Though The Crow was, he said, "motivated by idleness — just sitting around with nothing to do," he's more than pleased with the result.
"I'm very happy with the record. But I've been writing and playing so much since it was finished, and my chops are so much better. I wish I could do it all over again. And I've written five new songs that I wish we could have recorded as well."
Billed in the liner notes as "the most expensive banjo album in the history of the universe, and that includes possible alternative universes, too," The Crow is hard to dismiss as a movie star's vanity sideline project. The focus of the entire effort is on Martin's own compositions and smart finger work, and both stand up to the intense scrutiny of a really picky audience.
"The banjo culture might be underground, but it's vast," Martin said. "It extends to England, Ireland, Scotland, Czechoslovakia, even Switzerland – I'm just beginning to learn how deep and wide the banjo world is.
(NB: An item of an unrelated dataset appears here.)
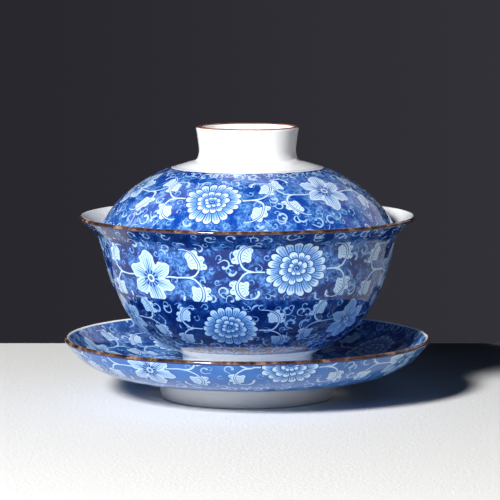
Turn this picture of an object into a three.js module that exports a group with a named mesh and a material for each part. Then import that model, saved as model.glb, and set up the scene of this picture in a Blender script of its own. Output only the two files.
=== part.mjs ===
// A gaiwan: a porcelain tea bowl with a flared mouth, its domed lid and its saucer.
// Every piece is one fired body turned about the Z axis, so each is a lathed outline.
// Millimetres, +Z up, origin at the centre of the saucer's foot, on the table.

import * as THREE from "three";

// Driving dimensions
const BOWL_RIM_RADIUS = 52.5;
const BOWL_HEIGHT = 49.9;
const BOWL_FOOT_RADIUS = 20.4;
const BOWL_FOOT_HEIGHT = 6.4;
const LID_RADIUS = 46.2;
const LID_HEIGHT = 32.7;
const KNOB_RADIUS = 16;
const KNOB_WAIST_RADIUS = 15.1;
const KNOB_HEIGHT = 10;
const SAUCER_RADIUS = 57.4;
const SAUCER_HEIGHT = 19;
const SAUCER_FOOT_RADIUS = 28.2;
const SAUCER_FOOT_HEIGHT = 5.5;

// The wall of each piece thins from its foot or middle to its lip.
const BOWL_WALL = { foot: 2.6, lip: 1.4 };
const LID_WALL = { middle: 2.6, lip: 1.6 };
const KNOB_WALL = { waist: 2, lip: 1.6 };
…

In North America, banjo playing is like a contact sport, with contests all over the place."
Not that he interesting in competing. "I just want to stick with it," he added. "There are better pickers than me, and there always will be, and certainly better singers. But my audience seems to understand I'm serious about this — and I make it clear to them what they're in for — and I've had no difficulty getting them to come along for the ride."
Where the ride will take him, Martin doesn't care.
"It seems to be keeping Alzheimer's at bay," he said. "And that's a good thing."